Fueled with rage, Susan sought to paint the Briners as greedy individuals who were trying to cash in on her son’s circumstances. She claimed that they held Gabe back in high school so that they could continue to collect social security benefits. “Isn’t it so that if you hadn’t been held back a year at school, your Social Security benefits would have ended when you turned eighteen?”
“You have no idea what you’re talking about,” Gabe said, holding back tears.
Gabe told the court that initially he gave the Briners his entire twelve hundred dollar Social Security check. More recently, he paid half the money to help cover his room and board.
As the day wore on, Susan grew more and more confrontational. She demanded yes or no answers from her son and continued to pursue topics that were irrelevant to the murder case. Disturbingly, she grilled him about his alleged hatred of Felix.
“Didn’t you say you wanted to ‘gut him’?” Susan asked tearfully.
“No, God no, I never said that.”
“Didn’t you express absolute hatred of your father?”
“I’ve made mistakes. I have to live with that,” he said, anxiously rubbing his forehead. “It’s not easy that he’s dead, that I can’t say I’m sorry.”
It was just before 5 PM when Gabriel Polk finally rose from the witness chair and waved good-bye to jurors. “See you later,” he said, exiting the courtroom.
“I call for a mistrial!” Susan shouted, citing her son’s banter with the jury.
On Wednesday, the crowd in the gallery had dwindled for Sequeria’s second witness, former Orinda Police Chief Dan Lawrence. The prosecutor had rearranged his witness list to accommodate Adam Polk’s vacation plans. He would call Susan’s eldest son later in the trial and forge ahead with testimony from members of law enforcement.
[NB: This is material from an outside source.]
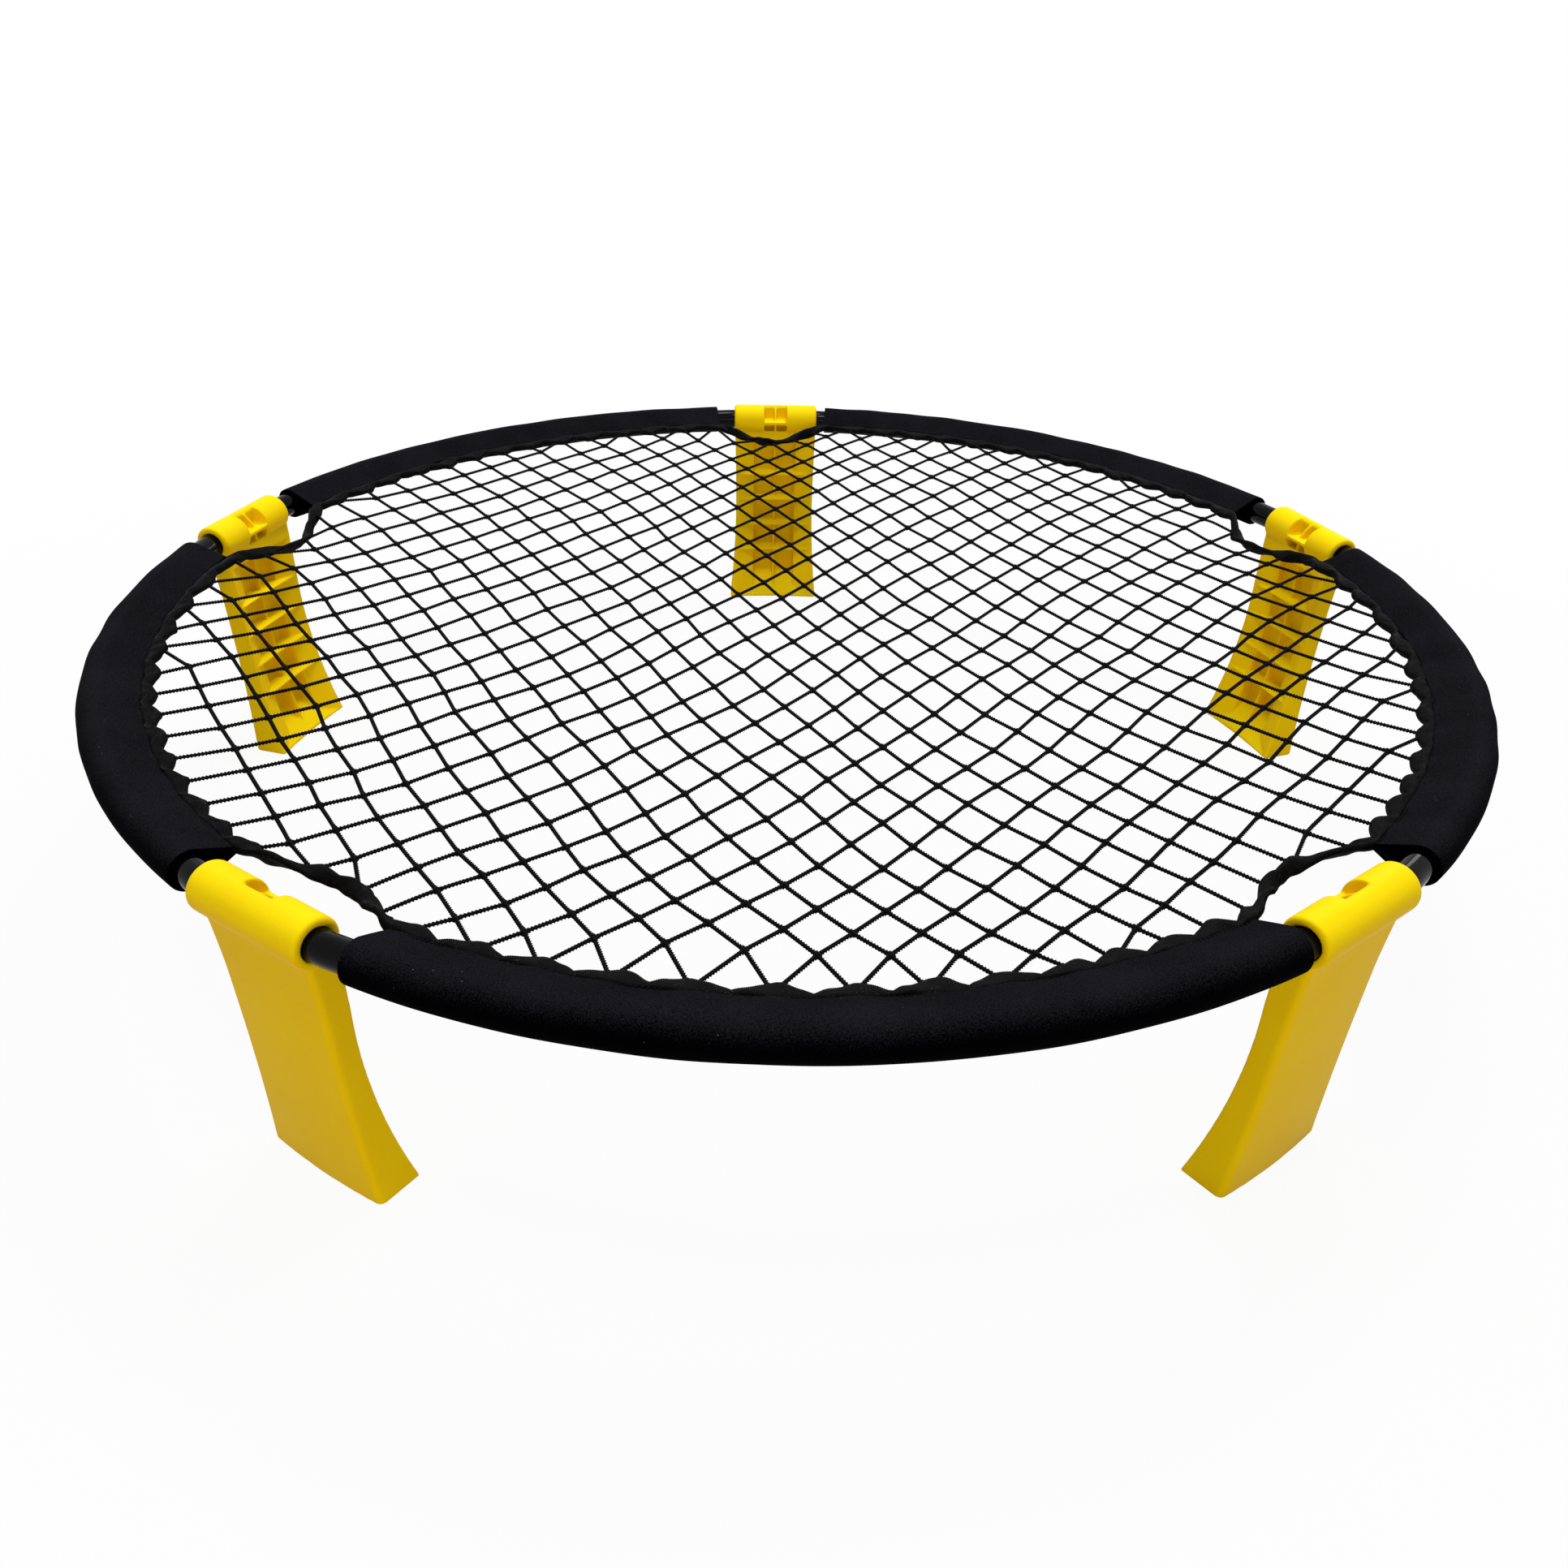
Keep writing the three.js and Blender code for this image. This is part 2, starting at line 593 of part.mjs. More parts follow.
function leg() {
  const moulding = solid(legPlate())
    .add(solid(barrel()))
    .subtract(legHollow())
    .subtract(barrelPocket())
    .subtract(solid(bore(-1)))
    .subtract(solid(bore(1)));
  return geometryOf(moulding);
}

// ---------- Assembly ----------

const assembly = new THREE.Group();

function piece(name, geometry, look) {
  geometry.computeVertexNormals();
  const mesh = new THREE.Mesh(geometry, new THREE.MeshStandardMaterial(look));
  mesh.name = name;
  return mesh;
}

for (let i = 0; i < LEG_COUNT; i += 1) {
  assembly.add(piece(`rim_tube_${i + 1}`, rimTube(i), BLACK_TUBE));
  assembly.add(piece(`sleeve_${i + 1}`, sleeve(i), SLEEVE_CLOTH));
  const hub = new THREE.Group();
  hub.position.copy(radial(legAngle(i)).multiplyScalar(HUB_RADIUS)).setZ(RING_HEIGHT);
  hub.rotation.z = legAngle(i) - Math.PI / 2;
  hub.add(piece(`leg_${i + 1}`, leg(), YELLOW_PLASTIC));
  assembly.add(hub);
}
assembly.add(piece('net_hem', hem(), HEM_TAPE));
assembly.add(piece('net', net(), NET_CORD));

export default assembly;
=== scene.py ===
"""A low round bounce net on five folding legs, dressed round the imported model.

Metres, +Z up, origin on the ground under the middle of the ring. Leg 1 stands at the back, and
the others follow it anticlockwise seen from above.
"""
import logging
import math
from dataclasses import dataclass, field
from enum import Enum
from typing import Sequence, Union

import bpy
import numpy as np
from mathutils import Matrix, Vector


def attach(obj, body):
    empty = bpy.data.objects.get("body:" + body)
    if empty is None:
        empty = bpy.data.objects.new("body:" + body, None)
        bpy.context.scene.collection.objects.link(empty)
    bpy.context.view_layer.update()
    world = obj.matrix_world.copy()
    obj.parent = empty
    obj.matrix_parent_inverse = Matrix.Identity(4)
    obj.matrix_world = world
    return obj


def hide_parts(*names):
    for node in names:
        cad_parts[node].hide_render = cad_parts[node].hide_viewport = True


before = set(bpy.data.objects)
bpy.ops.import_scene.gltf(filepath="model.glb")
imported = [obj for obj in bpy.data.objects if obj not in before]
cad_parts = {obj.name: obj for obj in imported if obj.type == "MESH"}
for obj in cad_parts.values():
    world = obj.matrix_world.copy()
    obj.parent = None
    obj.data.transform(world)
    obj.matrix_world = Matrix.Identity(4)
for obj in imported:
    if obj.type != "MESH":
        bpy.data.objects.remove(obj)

LOG = logging.getLogger("bounce_net")
LEG_COUNT = 5
LEG_STEP = 2 * math.pi / LEG_COUNT
UP = np.array([0.0, 0.0, 1.0])

Value = Union["Wire", float, Sequence[float]]


# ---------- Frame ----------


@dataclass(frozen=True)
class Ring:
    """Sizes that several pieces share.

    Attributes:
        radius: Centre line of the tubes.
        height: Tube axis above the ground.
        tube_radius: Outside of a tube.
        half_barrel: Half the length of a leg's barrel.
        bare_tube: Common length of tube left open between a barrel and a sleeve.
        bare_tubes: The lengths beside each leg, clockwise and anticlockwise of it.
        hub_radius: From the middle of the ring to a barrel's axis.
        hem_inner: Inner edge of the hem beside the sleeves.
        hem_outer: Outer edge of the hem, on the sleeves' bands.
    """

    radius: float = 0.440
    height: float = 0.174
    tube_radius: float = 0.0085
    half_barrel: float = 0.0395
    bare_tube: float = 0.017
    bare_tubes: tuple[tuple[float, float], ...] = (
        (0.0085, 0.0170), (0.0180, 0.0230), (0.0170, 0.0220), (0.0070, 0.0250), (0.0110, 0.0260))
    hub_radius: float = 0.438314
    hem_inner: float = 0.4090
    hem_outer: float = 0.4172

    @property
    def gap(self) -> float:
        """Angle from a leg to where the tubes follow the ring's circle."""
        return math.asin((self.half_barrel + self.bare_tube) / self.radius)

    def sleeve_end(self, leg: int, side: int) -> float:
        """Angle from a leg to the sleeve on its clockwise side, 0, or its anticlockwise side, 1."""
        return math.asin((self.half_barrel + self.bare_tubes[leg % LEG_COUNT][side]) / self.radius)

    @staticmethod
    def leg_angle(index: int) -> float:
        """The angle at which a leg stands, counted from 0 for the leg at the back."""
        return math.pi / 2 + index * LEG_STEP


def radial(angle: np.ndarray) -> np.ndarray:
    """Unit vectors away from the middle at the given angles."""
    angle = np.asarray(angle, dtype=float)
    return np.stack([np.cos(angle), np.sin(angle), np.zeros_like(angle)], -1)


def smooth_step(share: np.ndarray) -> np.ndarray:
    """Eases from 0 to 1 as the share goes from 0 to 1."""
    share = np.clip(share, 0.0, 1.0)
    return share * share * (3 - 2 * share)


def unit(vectors: np.ndarray) -> np.ndarray:
    """The vectors of shape (n, axes), each brought to a length of 1."""
    return vectors / np.linalg.norm(vectors, axis=1)[:, None]


def distances(path: np.ndarray) -> np.ndarray:
    """How far along a path each of its points lies."""
    return np.concatenate([[0], np.cumsum(np.linalg.norm(np.diff(path, axis=0), axis=1))])


def resampled(path: np.ndarray, marks: np.ndarray, at: np.ndarray) -> np.ndarray:
    """Points of a flat path at other distances than the marks of its own points."""
    return np.stack([np.interp(at, marks, path[:, axis]) for axis in (0, 1)], -1)


class Ripples:
    """Smooth irregular waves from a fixed seed."""

    def __init__(self, seed: int, waves: int, shortest: float, longest: float) -> None:
        """Draws the waves.

        Args:
            seed: Seed of the random draws.
            waves: How many sine waves are added together.
            shortest: Shortest wavelength.
            longest: Longest wavelength.
        """
        draw = np.random.RandomState(seed)
        heading = draw.uniform(0, 2 * math.pi, waves)
        pace = 2 * math.pi / draw.uniform(shortest, longest, waves)
        self.pace_u = pace * np.cos(heading)
        self.pace_v = pace * np.sin(heading)
        self.phase = draw.uniform(0, 2 * math.pi, waves)

    def at(self, u: np.ndarray, v: np.ndarray) -> np.ndarray:
        """Height of the waves at places of a surface.

        Args:
            u: First coordinates of the places.
            v: Second coordinates.

        Returns:
            Heights of about -1 to 1.
        """
        u, v = np.broadcast_arrays(u, v)
        total = np.zeros(u.shape)
        for pace_u, pace_v, phase in zip(self.pace_u, self.pace_v, self.phase):
            total += np.sin(pace_u * u + pace_v * v + phase)
        return total / math.sqrt(len(self.phase))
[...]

Lawrence, who was now the chief of a neighboring police department, was called to testify to the phone call he received from Felix Polk one week before his murder. During the call, Felix claimed that Susan had “threatened to blow his head off.”
Sequeira’s examination of Lawrence lasted just five minutes, however, Susan kept the law enforcement officer on the stand for more than one hour, arguing that Lawrence was an expert on police protocol and had expertise on domestic abuse cases. It seemed she was anxious to introduce jurors to the idea that victims of domestic abuse don’t always report incidents to police, thus explaining why she had not reported the alleged abuse she now claimed occurred throughout her marriage.
“Isn’t it true that women who are victims of domestic abuse back out, get scared, fail to appear, and make bad witnesses?” Susan asked Lawrence.
The police chief agreed, saying that Susan’s scenario was possible.
Seemingly pleased with Lawrence’s response, she next asked him why her husband wasn’t prosecuted for his knowledge of underage drinking parties at the Miner Road house. She also wanted him to explain how Felix’s influence with people in high places might have spared him from being charged.
Lawrence was unable to answer many of Susan’s questions, including a number that stemmed from a letter she wrote to Moraga police complaining about their search of her home after Eli’s arrest on felony assault charges. The letter alleged that officers had roughed her up, handcuffed her, and threatened to tear her house apart, thus coloring her perception of the police department and leaving her distrustful of law enforcement officers.
Susan argued that it was her mistrust of police that caused her to flee to Montana—instead of reporting Felix’s murderous threats to authorities. She wanted to introduce her “state of mind” through Chief Lawrence. Susan had sent him a copy of the letter and was anxious to introduce it into evidence.
But Judge Brady ruled that she could not question the police official about the search warrant because he was not there. Susan’s accusations in the letter amounted to “hearsay” and could not be proven through this witness. Nevertheless, Susan ignored the judge’s instructions and continued her line of questioning.
Once Chief Lawrence had been excused, Susan questioned several more police witnesses, using their testimonies to present her theory that the sheriff’s deputies had contaminated the crime scene by pouring water over Felix’s head to make the dried blood look wet and to make his death appear more grisly. “Doesn’t that look like a puddle of water next to my husband’s bloody scalp?” Susan asked Sheriff’s Deputy Melvin Chamblee, one of the first officers on the scene. According to her, their carelessness and poor police work had resulted in a crime scene that looked much more like murder than the self-defensive struggle that Susan claimed it was.
She accused police of sloppy work, pointing out that officers were not wearing protective booties when they examined the crime scene. In addition, she also insisted that a photo of bloody footprints found at the scene appeared to depict two right feet, side by side. Meanwhile prosecutors maintained the footprint belonged to Susan and was the same size as the shoes found in her bedroom closet.
Dressed stylishly in a tan and green tartan kilt skirt, Susan looked lawyerly as she stood at the podium and thumbed through her papers. Displaying a photo of the bloody footprints found at the crime scene, she asked Chamblee if he saw, “two right feet.”
The deputy studied the photo, and then hesitantly agreed that it was possible, although he could not be sure.
To Susan, Chamblee’s uncertainty confirmed her claims of a tainted crime scene. Seeming pleased with her momentary victory, she shot a triumphant look at Sequeira. The prosecutor sat slouched in his chair, listening to Susan’s questions.